### [WRITTEN PROBLEM]
Extract the data exactly, missing nothing.

### [SOURCE MATERIAL]
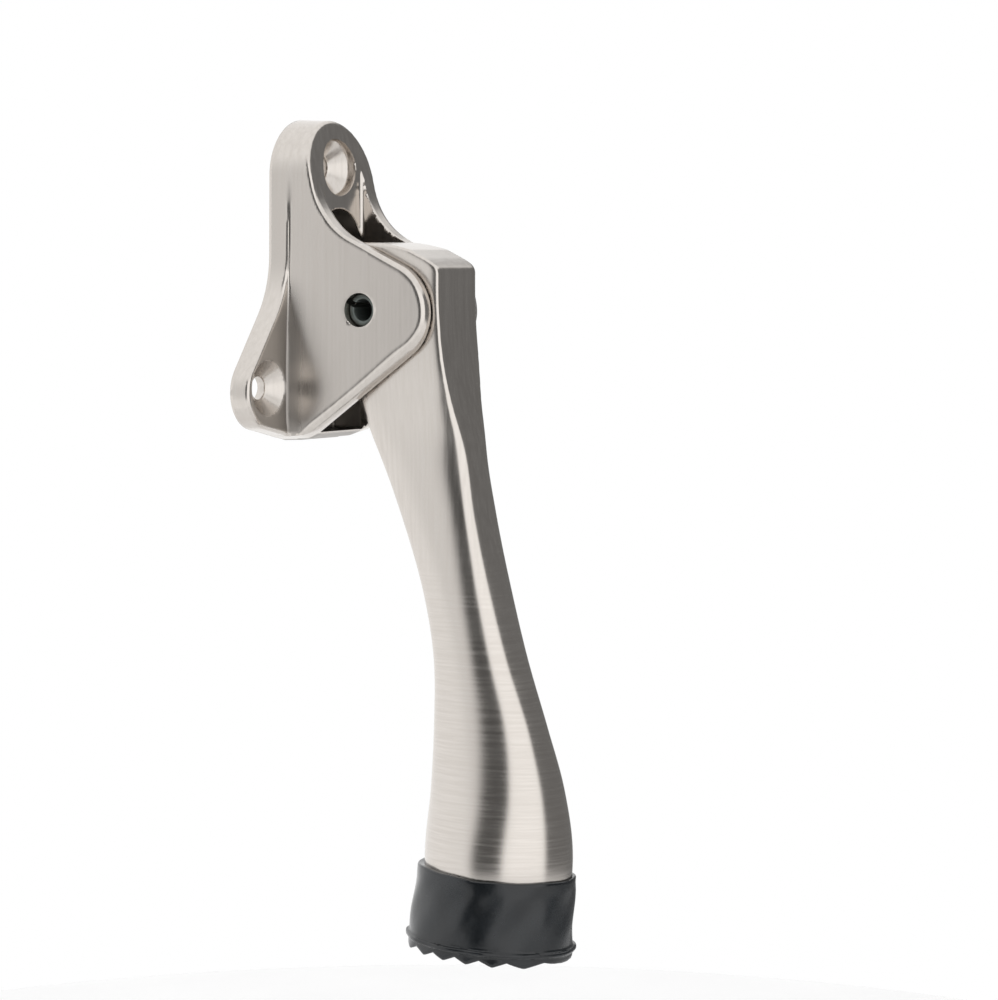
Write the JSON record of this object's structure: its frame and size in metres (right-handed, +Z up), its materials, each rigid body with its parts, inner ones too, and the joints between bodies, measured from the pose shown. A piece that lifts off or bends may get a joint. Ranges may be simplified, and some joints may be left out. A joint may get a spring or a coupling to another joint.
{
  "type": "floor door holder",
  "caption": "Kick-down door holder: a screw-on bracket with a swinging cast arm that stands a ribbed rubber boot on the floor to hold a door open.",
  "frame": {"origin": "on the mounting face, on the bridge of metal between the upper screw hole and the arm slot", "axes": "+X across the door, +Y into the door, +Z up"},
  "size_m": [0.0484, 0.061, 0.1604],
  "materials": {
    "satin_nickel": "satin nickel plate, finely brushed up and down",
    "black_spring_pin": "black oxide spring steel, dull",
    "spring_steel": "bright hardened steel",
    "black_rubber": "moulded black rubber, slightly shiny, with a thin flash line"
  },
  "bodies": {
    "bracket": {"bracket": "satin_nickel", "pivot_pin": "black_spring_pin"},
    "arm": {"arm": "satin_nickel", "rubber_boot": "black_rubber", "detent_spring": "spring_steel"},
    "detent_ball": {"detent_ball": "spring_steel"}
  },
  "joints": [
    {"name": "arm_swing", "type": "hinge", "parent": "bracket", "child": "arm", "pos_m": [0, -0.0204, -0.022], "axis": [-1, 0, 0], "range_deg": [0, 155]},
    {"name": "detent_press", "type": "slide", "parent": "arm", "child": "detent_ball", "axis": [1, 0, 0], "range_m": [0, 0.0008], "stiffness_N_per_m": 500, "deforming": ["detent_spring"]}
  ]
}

### [FULL OUTPUT]
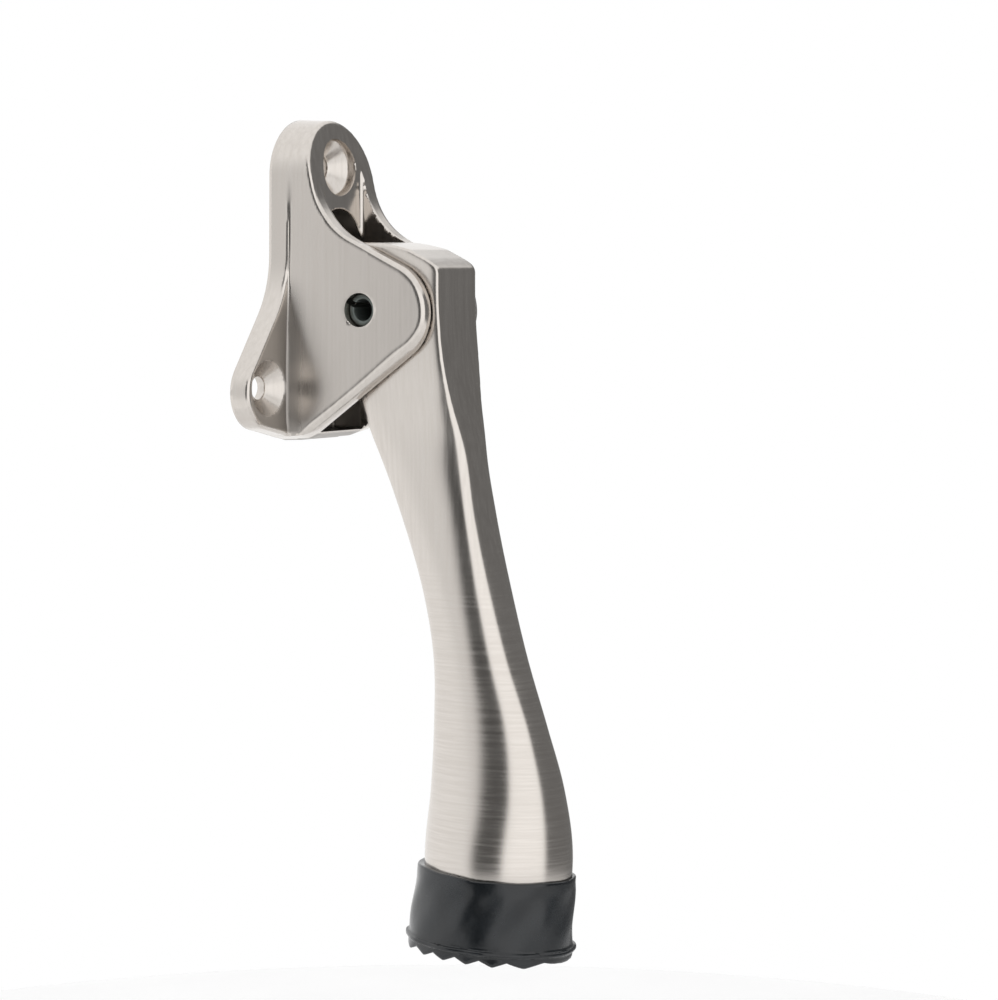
Write the JSON record of this object's structure: its frame and size in metres (right-handed, +Z up), its materials, each rigid body with its parts, inner ones too, and the joints between bodies, measured from the pose shown. A piece that lifts off or bends may get a joint. Ranges may be simplified, and some joints may be left out. A joint may get a spring or a coupling to another joint.
{
  "type": "floor door holder",
  "caption": "Kick-down door holder: a screw-on bracket with a swinging cast arm that stands a ribbed rubber boot on the floor to hold a door open.",
  "frame": {"origin": "on the mounting face, on the bridge of metal between the upper screw hole and the arm slot", "axes": "+X across the door, +Y into the door, +Z up"},
  "size_m": [0.0484, 0.061, 0.1604],
  "materials": {
    "satin_nickel": "satin nickel plate, finely brushed up and down",
    "black_spring_pin": "black oxide spring steel, dull",
    "spring_steel": "bright hardened steel",
    "black_rubber": "moulded black rubber, slightly shiny, with a thin flash line"
  },
  "bodies": {
    "bracket": {"bracket": "satin_nickel", "pivot_pin": "black_spring_pin"},
    "arm": {"arm": "satin_nickel", "rubber_boot": "black_rubber", "detent_spring": "spring_steel"},
    "detent_ball": {"detent_ball": "spring_steel"}
  },
  "joints": [
    {"name": "arm_swing", "type": "hinge", "parent": "bracket", "child": "arm", "pos_m": [0, -0.0204, -0.022], "axis": [-1, 0, 0], "range_deg": [0, 155]},
    {"name": "detent_press", "type": "slide", "parent": "arm", "child": "detent_ball", "axis": [1, 0, 0], "range_m": [0, 0.0008], "stiffness_N_per_m": 500, "deforming": ["detent_spring"]}
  ]
}